▸ **Problem to solve**
Copy out all of the material exactly as presented.

▸ **Supplied material**
━━━━━━━━━━━━━━━━

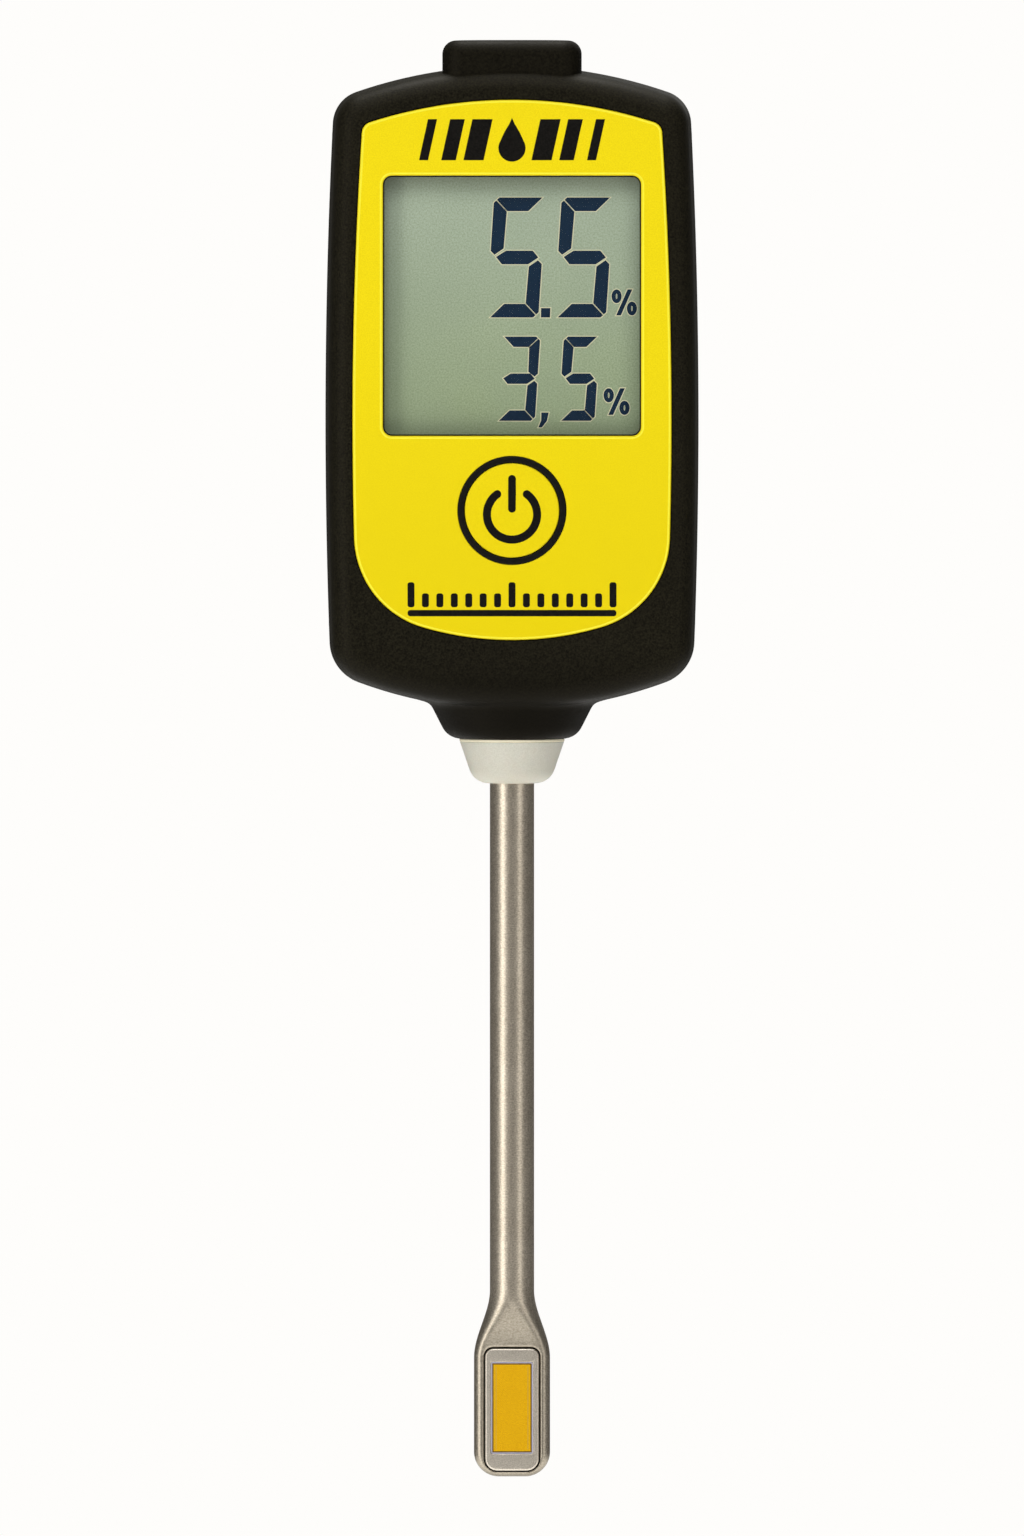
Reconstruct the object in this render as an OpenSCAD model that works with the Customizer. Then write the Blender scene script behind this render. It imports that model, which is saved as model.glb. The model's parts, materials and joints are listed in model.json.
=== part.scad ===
// Hand-held probe tester: a two-shell housing with a display and one key, and a steel dip probe
// that ends in a flat capacitive sensor. Millimetres, +Z up, probe hanging down, display facing -Y.
// The origin is the centre of the lanyard bore in the lug on top.

/* [Housing] */
// Widest width of the housing
body_w = 54; // [53:0.5:58]
// Height between the tops of the two end arcs
body_h = 93.5; // [92.5:0.5:98]
// Depth, front face to back face
body_d = 22; // [22:0.5:26]
// Radius of the soft edge round the front and the back
edge_r = 3.2; // [2.6:0.1:3.4]
// How far the sides lean in from the parting line to the soft edge
side_draft = 0.5; // [0.2:0.1:0.7]
// Wall thickness
wall = 2; // [1.8:0.1:2.2]

/* [Lug] */
// Width of the lug
lug_w = 20.1; // [18:0.1:22]
// Depth of the lug
lug_d = 19.4; // [18:0.1:20]
// Height of the lug above the bore's centre
lug_top = 1.75; // [1.6:0.05:2.2]
// Diameter of the lanyard bore
lanyard_d = 2; // [1.6:0.1:2]

/* [Front] */
// Width of the display window
window_w = 37.4; // [35:0.1:38]
// Height of the display window
window_h = 37.6; // [35:0.1:37.6]
// Diameter of the black ring round the key
key_ring_d = 15.6; // [14:0.1:16]
// How far the key travels
key_travel = 0.4; // [0.2:0.1:0.4]

/* [Probe] */
// Outside diameter of the probe tube
probe_d = 6.4; // [6:0.1:7]
// Length of bare tube between the ferrule and the sensor head
probe_l = 73.4; // [50:0.1:120]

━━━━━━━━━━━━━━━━

▸ **Task solution**
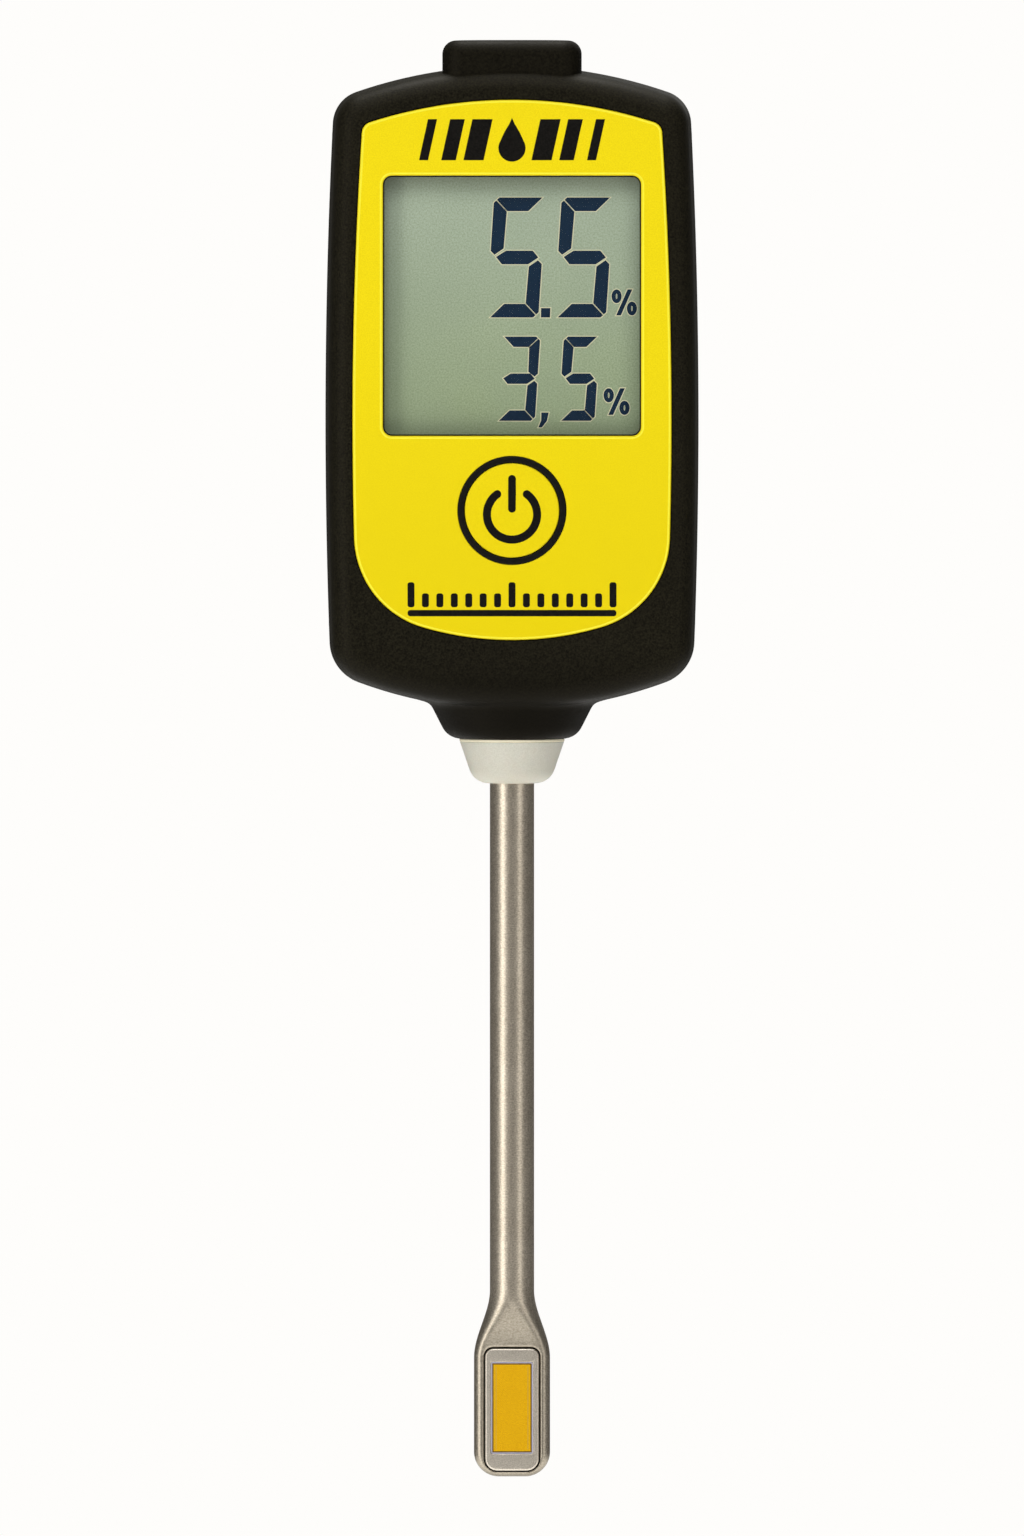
Reconstruct the object in this render as an OpenSCAD model that works with the Customizer. Then write the Blender scene script behind this render. It imports that model, which is saved as model.glb. The model's parts, materials and joints are listed in model.json.
=== part.scad ===
// Hand-held probe tester: a two-shell housing with a display and one key, and a steel dip probe
// that ends in a flat capacitive sensor. Millimetres, +Z up, probe hanging down, display facing -Y.
// The origin is the centre of the lanyard bore in the lug on top.

/* [Housing] */
// Widest width of the housing
body_w = 54; // [53:0.5:58]
// Height between the tops of the two end arcs
body_h = 93.5; // [92.5:0.5:98]
// Depth, front face to back face
body_d = 22; // [22:0.5:26]
// Radius of the soft edge round the front and the back
edge_r = 3.2; // [2.6:0.1:3.4]
// How far the sides lean in from the parting line to the soft edge
side_draft = 0.5; // [0.2:0.1:0.7]
// Wall thickness
wall = 2; // [1.8:0.1:2.2]

/* [Lug] */
// Width of the lug
lug_w = 20.1; // [18:0.1:22]
// Depth of the lug
lug_d = 19.4; // [18:0.1:20]
// Height of the lug above the bore's centre
lug_top = 1.75; // [1.6:0.05:2.2]
// Diameter of the lanyard bore
lanyard_d = 2; // [1.6:0.1:2]

/* [Front] */
// Width of the display window
window_w = 37.4; // [35:0.1:38]
// Height of the display window
window_h = 37.6; // [35:0.1:37.6]
// Diameter of the black ring round the key
key_ring_d = 15.6; // [14:0.1:16]
// How far the key travels
key_travel = 0.4; // [0.2:0.1:0.4]

/* [Probe] */
// Outside diameter of the probe tube
probe_d = 6.4; // [6:0.1:7]
// Length of bare tube between the ferrule and the sensor head
probe_l = 73.4; // [50:0.1:120]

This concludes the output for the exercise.